Rechte Gotteserkenntnis fokussiere sich dem Cusaner zufolge im Bild des Sehens: »Wenn Gott nach dem Bild des Sehens theos genannt wird und man fragt, wie er sieht, dann kann man sagen: er sieht so, wie er misst. Der unendliche Kreis umfasst alle Aussageweisen. Und die gesamte Theologie gleicht jenem Kreis, in dem alles eines ist.« (De theol. compl. 14, lin. 3–5, zit. 201) Annette Hahn behandelt das »Verhältnis von sinnenhafter Seele und ›obiectum‹« (203). Werde ein Objekt von einem Subjekt »erblickt«, so zeige sich in diesem Sich-sehen des Geistes als der sinnenhaften Seele das, was stets schon rezipiert ist.
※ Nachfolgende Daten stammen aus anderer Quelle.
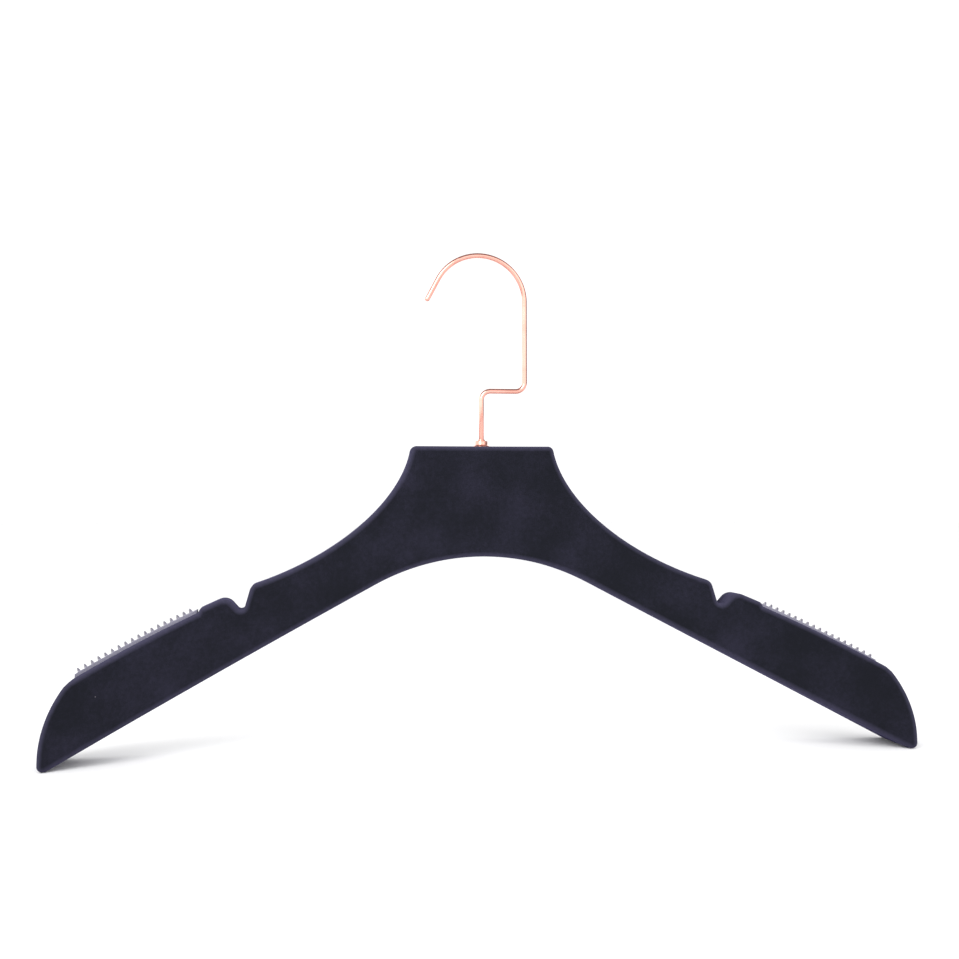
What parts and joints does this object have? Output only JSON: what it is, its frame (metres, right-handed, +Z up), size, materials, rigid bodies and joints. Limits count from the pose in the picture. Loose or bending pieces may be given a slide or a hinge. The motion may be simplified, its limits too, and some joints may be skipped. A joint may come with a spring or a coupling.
{
  "type": "clothes hanger",
  "caption": "Contoured coat hanger with broad shoulders, strap notches, ribbed grip strips and a cranked swivel hook.",
  "frame": {"origin": "the point under the top of the hook's arc where the rail bears, on the swivel axis of the hook", "axes": "+X to the viewer's right along the arms, +Y towards the back, away from the hollow of the bow, +Z up along the swivel axis"},
  "size_m": [0.45, 0.0654, 0.2685],
  "materials": {
    "flock": "moulded plastic coated all over with fine black flock, soft velvet sheen",
    "plated_wire": "steel with polished rose-gold plating",
    "plain_steel": "plain turned steel, hidden inside",
    "nylon": "natural moulded nylon, hidden inside",
    "grip_rubber": "soft moulded rubber, satin"
  },
  "bodies": {
    "hook": {"hook_wire": "plated_wire", "end_stop": "plain_steel"},
    "hanger": {"front_shell": "flock", "rear_shell": "flock", "hook_collar": "plated_wire", "bearing_bush": "nylon", "thrust_washer": "plain_steel", "left_grip_strip": "grip_rubber", "right_grip_strip": "grip_rubber"}
  },
  "joints": [
    {"name": "hook_swivel", "type": "hinge", "parent": "hook", "child": "hanger", "pos_m": [0, 0, -0.10426], "axis": [0, 0, 1], "continuous": true}
  ]
}
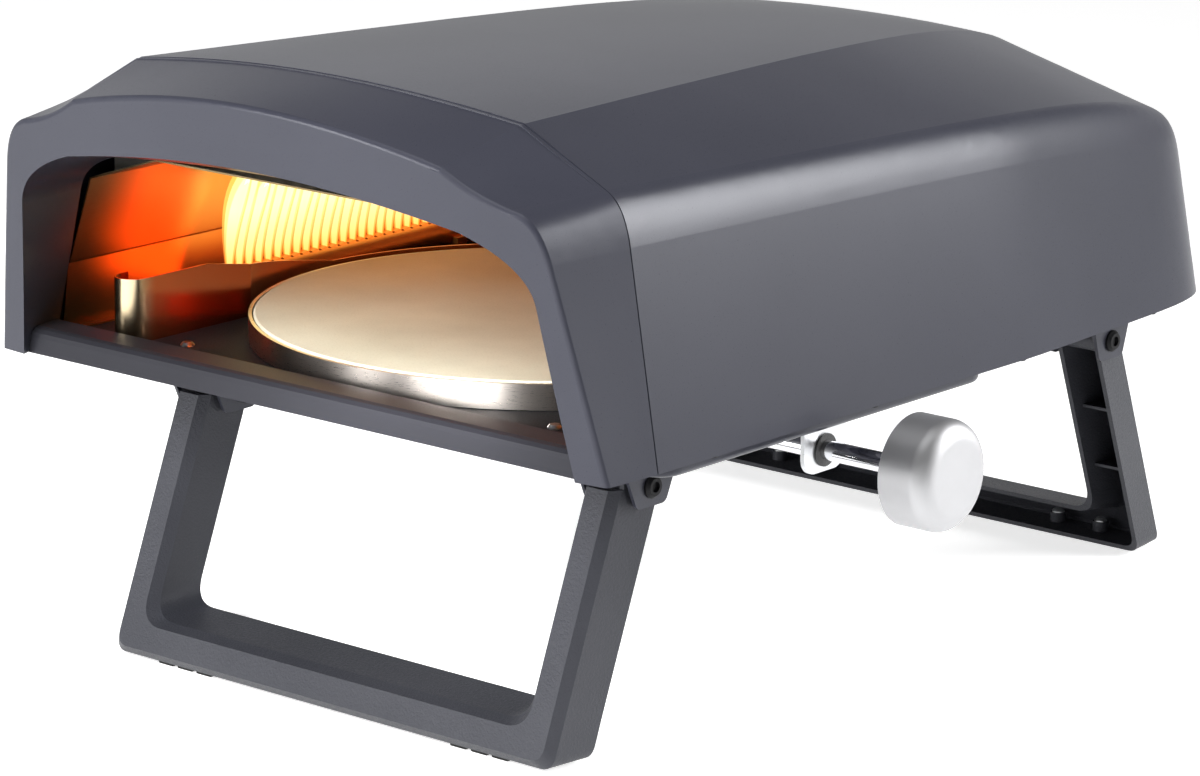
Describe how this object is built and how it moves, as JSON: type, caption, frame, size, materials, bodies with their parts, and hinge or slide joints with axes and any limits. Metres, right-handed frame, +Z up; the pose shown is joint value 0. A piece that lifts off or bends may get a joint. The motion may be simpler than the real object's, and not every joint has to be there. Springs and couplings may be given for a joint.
{
  "type": "gas pizza oven",
  "caption": "Countertop gas pizza oven with an arched hood, turning stone driven by a side knob through bevel gears, and folding legs.",
  "frame": {"origin": "under the middle of the whole oven, on the plane its feet stand on", "axes": "+Z up, the mouth faces -Y, the drive knob is on the +X side"},
  "size_m": [0.5102, 0.6477, 0.3544],
  "materials": {
    "powder_coat": "matte",
    "leg_coat": "matte, fine texture",
    "black_coat": "satin",
    "rubber": "matte",
    "stainless": "brushed",
    "tray_steel": "brushed round",
    "stone": "matte",
    "satin_silver": "satin",
    "bright_chrome": "polished",
    "zinc": "zinc plated",
    "cast_alloy": "cast",
    "gear_steel": "machined",
    "bronze": "machined",
    "brass": "satin",
    "copper_pipe": "satin",
    "fibre": "fibrous",
    "ceramic": "glazed",
    "black_plastic": "fine grain"
  },
  "bodies": {
    "oven_body": {"hood": "powder_coat", "outer_shell": "powder_coat", "front_sill": "powder_coat", "base_plate": "black_coat", "bottom_pan": "powder_coat", "liner": "stainless", "liner_back": "stainless", "insulation_blanket": "fibre", "spindle_bush": "bronze", "gear_housing": "cast_alloy", "shaft_bush_inner": "bronze", "shaft_bush_outer": "black_plastic", "shaft_bracket": "zinc", "hinge_bracket_front_right": "powder_coat", "hinge_bracket_front_left": "powder_coat", "hinge_bracket_rear_right": "powder_coat", "hinge_bracket_rear_left": "powder_coat", "hinge_bolts": "black_coat", "hinge_screws": "zinc", "burner_tube": "stainless", "burner_supports": "stainless", "flame_guard": "stainless", "igniter_electrode": "ceramic", "thermocouple": "copper_pipe", "venturi": "cast_alloy", "gas_jet": "brass", "gas_valve": "brass", "control_panel": "black_coat", "gas_inlet": "brass", "inlet_nut": "brass", "gas_pipe": "copper_pipe", "shell_screws": "zinc", "base_screws": "zinc", "drive_screws": "zinc", "guard_screws": "zinc"},
    "turntable": {"turntable_tray": "tray_steel", "pizza_stone": "stone", "spindle": "gear_steel", "spindle_clip": "gear_steel", "tray_screws": "zinc", "bevel_gear": "gear_steel"},
    "side_drive": {"bevel_pinion": "gear_steel", "drive_shaft": "bright_chrome", "shaft_collar": "zinc", "drive_knob": "satin_silver", "knob_screw": "zinc"},
    "front_legs": {"front_leg": "leg_coat", "front_leg_pads": "rubber", "front_pad_screws": "zinc"},
    "rear_legs": {"rear_leg": "leg_coat", "rear_leg_pads": "rubber", "rear_pad_screws": "zinc"},
    "valve_pusher": {"spring_washer": "zinc", "return_spring": "gear_steel"},
    "gas_control": {"gas_knob": "black_plastic", "valve_stem": "brass"}
  },
  "joints": [
    {"name": "turntable_spin", "type": "hinge", "parent": "oven_body", "child": "turntable", "pos_m": [-0.03286, -0.079, 0.181], "axis": [0, 0, 1], "continuous": true},
    {"name": "drive_spin", "type": "hinge", "parent": "oven_body", "child": "side_drive", "pos_m": [-0.02486, -0.079, 0.148], "axis": [1, 0, 0], "continuous": true},
    {"name": "front_leg_fold", "type": "hinge", "parent": "oven_body", "child": "front_legs", "pos_m": [-0.03286, -0.188, 0.144], "axis": [1, 0, 0], "range_deg": [0, 97]},
    {"name": "rear_leg_fold", "type": "hinge", "parent": "oven_body", "child": "rear_legs", "pos_m": [-0.03286, 0.2478, 0.144], "axis": [-1, 0, 0], "range_deg": [0, 111]},
    {"name": "gas_knob_push", "type": "slide", "parent": "oven_body", "child": "valve_pusher", "axis": [0, -1, 0], "range_m": [0, 0.0025], "stiffness_N_per_m": 500, "springref_m": -0.004, "deforming": ["return_spring"]},
    {"name": "gas_knob_turn", "type": "hinge", "parent": "valve_pusher", "child": "gas_control", "pos_m": [-0.01286, 0.302, 0.2055], "axis": [0, 1, 0], "range_deg": [0, 210]}
  ],
  "couplings": [
    {"joint": "drive_spin", "follows": "turntable_spin", "ratio": -1.5}
  ]
}
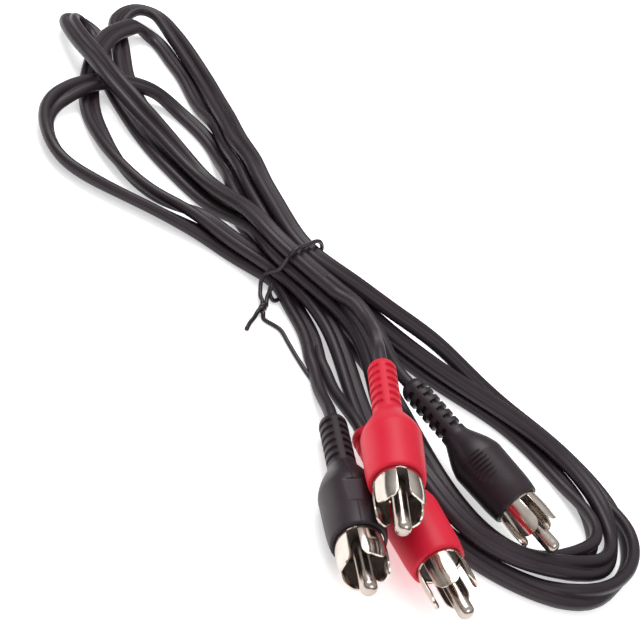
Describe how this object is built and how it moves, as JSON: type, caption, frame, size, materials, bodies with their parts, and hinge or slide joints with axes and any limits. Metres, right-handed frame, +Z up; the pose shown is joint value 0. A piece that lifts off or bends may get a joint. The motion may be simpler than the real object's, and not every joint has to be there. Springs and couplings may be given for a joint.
{
  "type": "rca audio cable",
  "caption": "Flat twin cord folded into a hank under a wire twist tie, each end split into two legs with moulded RCA phono plugs, red and black.",
  "frame": {"origin": "on the surface that the cable lies on, under the middle of the box round the four plugs and the twist tie", "axes": "+Z up, -Y towards the viewer of the picture's front plugs, +X along the hank from the left loops to the right loops"},
  "size_m": [0.2074, 0.1572, 0.0242],
  "materials": {
    "cord_pvc": "satin",
    "red_pvc": "satin",
    "black_pvc": "satin",
    "nickel": "polished",
    "insulator": "matte",
    "copper": "satin",
    "tie_plastic": "satin"
  },
  "bodies": {
    "root": {"cord_upper_end": "cord_pvc", "cord_left_fold": "cord_pvc", "cord_right_middle": "cord_pvc", "cord_left_upper_inner": "cord_pvc", "cord_right_outer": "cord_pvc", "cord_left_upper_outer": "cord_pvc", "cord_right_inner": "cord_pvc", "cord_left_lower": "cord_pvc", "cord_lower_end": "cord_pvc", "front_red_boot": "red_pvc", "front_red_shell": "nickel", "front_red_insulator": "insulator", "front_red_pin": "nickel", "front_red_core": "copper", "front_red_shield": "copper", "front_red_leg": "cord_pvc", "rear_red_boot": "red_pvc", "rear_red_shell": "nickel", "rear_red_insulator": "insulator", "rear_red_pin": "nickel", "rear_red_core": "copper", "rear_red_shield": "copper", "rear_red_leg": "cord_pvc", "left_black_boot": "black_pvc", "left_black_shell": "nickel", "left_black_insulator": "insulator", "left_black_pin": "nickel", "left_black_core": "copper", "left_black_shield": "copper", "left_black_leg": "cord_pvc", "right_black_boot": "black_pvc", "right_black_shell": "nickel", "right_black_insulator": "insulator", "right_black_pin": "nickel", "right_black_core": "copper", "right_black_shield": "copper", "right_black_leg": "cord_pvc", "twist_tie": "tie_plastic"}
  },
  "joints": []
}
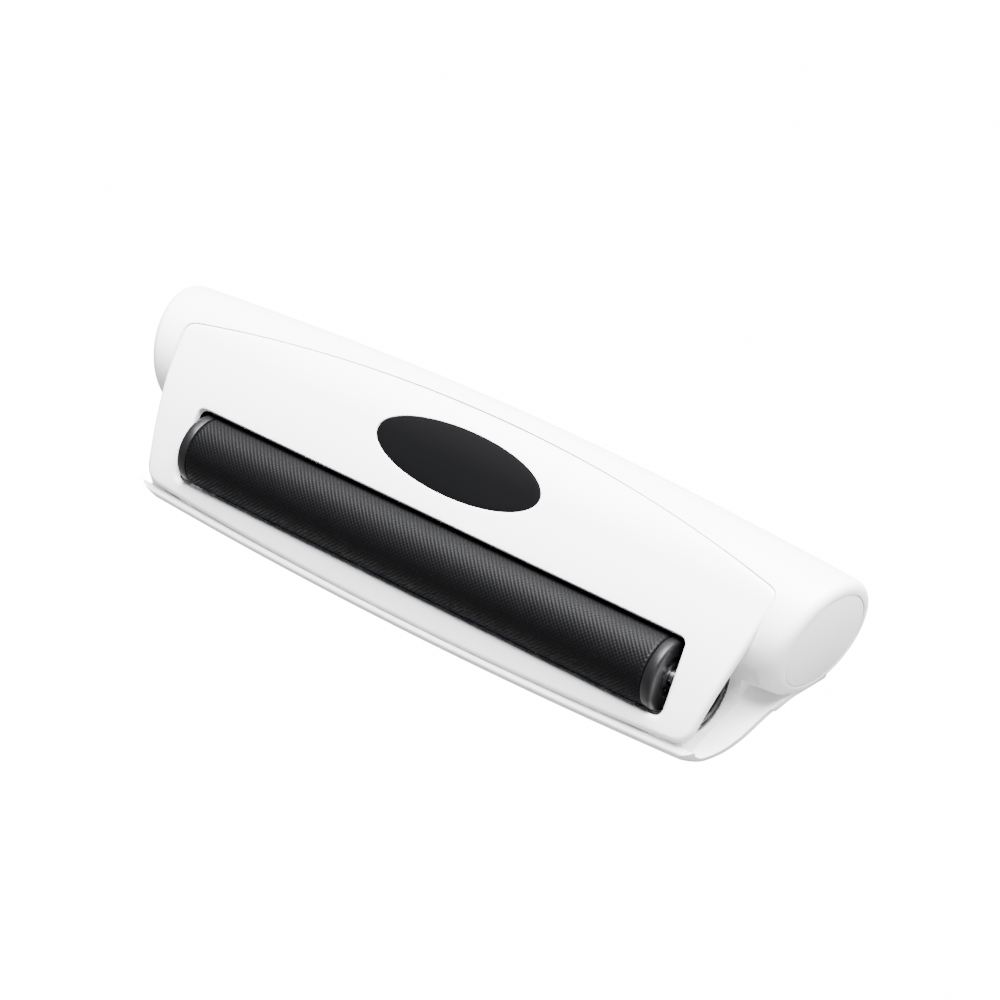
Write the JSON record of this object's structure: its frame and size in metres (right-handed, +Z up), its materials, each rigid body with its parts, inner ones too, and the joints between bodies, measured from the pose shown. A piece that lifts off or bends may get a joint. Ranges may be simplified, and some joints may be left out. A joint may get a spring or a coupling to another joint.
{
  "type": "lint roller",
  "caption": "Hand-held lint roller: knurled rubber roller in a slotted lift-off cover with an oval push button, over a round barrel that collects the lint.",
  "frame": {"origin": "centre of the footprint, on the surface it rests on", "axes": "+X along the roller to its right end, +Y from the nose to the barrel, +Z up, resting on the barrel and the heel of the tray"},
  "size_m": [0.1792, 0.0518, 0.0289],
  "materials": {
    "white_abs": "satin moulded ABS",
    "black_abs": "satin moulded ABS",
    "matt_black": "soft matt moulding",
    "black_rubber": "moulded rubber with a fine diamond knurl",
    "grey_acetal": "natural moulded acetal",
    "bright_steel": "ground steel"
  },
  "bodies": {
    "housing": {"lower_housing": "white_abs", "end_cap_left": "white_abs", "end_cap_right": "white_abs", "bearing_block_left": "black_abs", "bearing_block_right": "black_abs", "stripper_comb": "grey_acetal"},
    "roller": {"roller_sleeve": "black_rubber", "roller_core": "grey_acetal", "roller_end_cap_left": "black_abs", "roller_end_cap_right": "black_abs", "roller_axle": "bright_steel"},
    "cover": {"top_cover": "white_abs", "latch_guide": "grey_acetal", "guide_screw_left": "bright_steel", "guide_screw_right": "bright_steel", "latch_spring": "bright_steel"},
    "button": {"oval_button": "matt_black"},
    "latch": {"latch_bar": "grey_acetal"}
  },
  "joints": [
    {"name": "roller_spin", "type": "hinge", "parent": "housing", "child": "roller", "pos_m": [0, -0.0127, 0.01326], "axis": [1, 0, 0], "continuous": true},
    {"name": "cover_lift", "type": "slide", "parent": "housing", "child": "cover", "axis": [0, -0.4033, 0.9151], "range_m": [0, 0.04]},
    {"name": "button_press", "type": "slide", "parent": "cover", "child": "button", "axis": [0, 0.4033, -0.9151], "range_m": [0, 0.0012], "stiffness_N_per_m": 800},
    {"name": "latch_slide", "type": "slide", "parent": "cover", "child": "latch", "axis": [0, -0.9151, -0.4033], "range_m": [0, 0.0012], "deforming": ["latch_spring"]}
  ],
  "couplings": [
    {"joint": "latch_slide", "follows": "button_press", "ratio": 1}
  ]
}
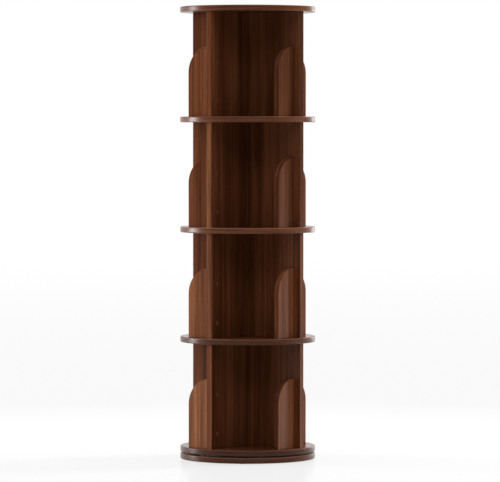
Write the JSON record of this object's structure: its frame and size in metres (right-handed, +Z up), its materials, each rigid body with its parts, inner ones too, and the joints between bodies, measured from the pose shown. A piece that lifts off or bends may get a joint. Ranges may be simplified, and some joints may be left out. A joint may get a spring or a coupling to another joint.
{
  "type": "rotating bookshelf",
  "caption": "Tall round walnut bookshelf whose crossed boards and round shelves turn as one on a ball bearing ring in its base disc.",
  "frame": {"origin": "on the floor under the centre of the round base", "axes": "+Z up along the axis that the shelf turns on; the long board of each tier lies along X and the cross board along Y at rest"},
  "size_m": [0.3999, 0.4, 1.34],
  "materials": {
    "walnut_discs": "satin walnut veneer on board, edge banded",
    "walnut_boards": "satin walnut veneer on board, upright grain",
    "walnut_fins": "satin walnut veneer on board, upright grain",
    "ring_aluminium": "satin",
    "ball_steel": "polished",
    "cage_nylon": "matte",
    "zinc_fittings": "zinc plated",
    "beech_dowels": "raw",
    "brown_caps": "matte",
    "felt_pads": "felt"
  },
  "bodies": {
    "base": {"foot_pads": "felt_pads", "base_disc": "walnut_discs", "base_bolts": "zinc_fittings", "turntable_outer_ring": "ring_aluminium"},
    "ball_cage": {"bearing_balls": "ball_steel", "ball_cage": "cage_nylon"},
    "shelf": {"turntable_inner_ring": "ring_aluminium", "ring_screws": "zinc_fittings", "bottom_shelf": "walnut_discs", "shelf_2": "walnut_discs", "shelf_3": "walnut_discs", "shelf_4": "walnut_discs", "top_disc": "walnut_discs", "long_board_1": "walnut_boards", "long_board_2": "walnut_boards", "long_board_3": "walnut_boards", "long_board_4": "walnut_boards", "cross_board_1": "walnut_boards", "cross_board_2": "walnut_boards", "cross_board_3": "walnut_boards", "cross_board_4": "walnut_boards", "fin_1a": "walnut_fins", "fin_1b": "walnut_fins", "fin_1c": "walnut_fins", "fin_1d": "walnut_fins", "fin_2a": "walnut_fins", "fin_2b": "walnut_fins", "fin_2c": "walnut_fins", "fin_2d": "walnut_fins", "fin_3a": "walnut_fins", "fin_3b": "walnut_fins", "fin_3c": "walnut_fins", "fin_3d": "walnut_fins", "fin_4a": "walnut_fins", "fin_4b": "walnut_fins", "fin_4c": "walnut_fins", "fin_4d": "walnut_fins", "through_dowels": "beech_dowels", "blind_dowels": "beech_dowels", "double_cam_bolts": "zinc_fittings", "single_cam_bolts": "zinc_fittings", "cam_locks": "zinc_fittings", "cam_caps": "brown_caps", "fin_screws": "zinc_fittings", "fin_screw_caps": "brown_caps"}
  },
  "joints": [
    {"name": "shelf_turn", "type": "hinge", "parent": "base", "child": "shelf", "pos_m": [0, 0, 0.021], "axis": [0, 0, 1], "continuous": true},
    {"name": "cage_turn", "type": "hinge", "parent": "base", "child": "ball_cage", "pos_m": [0, 0, 0.021], "axis": [0, 0, 1], "continuous": true}
  ],
  "couplings": [
    {"joint": "cage_turn", "follows": "shelf_turn", "ratio": 0.5}
  ]
}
Für Harald Schwaetzer »knüpft« Cusanus im Unterschied zu Descartes »an die antike und mittelalterliche Tradition einer methodischen Philosophie des Ascensus an, des Aufstiegs der Seele zu Gott als eines Schulungsweges« (224). Der Ascensus dei setze wie bei Augustin das finite Sein des intellektuellen Subjekts voraus. Entscheidend sei der an das Subjekt gebundene Intellekt. Durch den werde dessen Spiritualität geformt. Die Suche nach der Wahrheit – so Kirstin Zeyer – fokussiere das Erkennen des menschlichen Geistes. Gott solle der Mensch suchen, da dieser in der Welt gefunden werden will (241). Der menschliche Intellekt sei für Cusanus intellektuell qualifiziert zum Suchen und Finden des geoffenbarten unvergleichlichen Gottes ausgelegt. Detlef Thiel vergleicht den schöpferischen Geist bei Cusanus, Kant und Salomo Friedländer (1871–1946). Auf je unterschiedliche Weise stimmten alle drei der »alten Idee« zu, »dass die Selbsterkenntnis der Vernunft auch die Selbstentfaltung des Menschen bedeutet, hin zu einem Status, der mit den Attributen des ›Höheren‹, des ›Göttlichen‹ be­zeichnet« werde. (274) Göran Torrkulla urgiert »a certain philo­-sophical convergence between Cusanus’ and Levinas’ conceptions in that they both take their point of departure in an orientation towards alterity as constitutive of the birth of an responsible human subjectivity« (11).
Das Buch lädt zu profiliertem Diskurs über »Self and Self-Consciousness« bei Cusanus ein.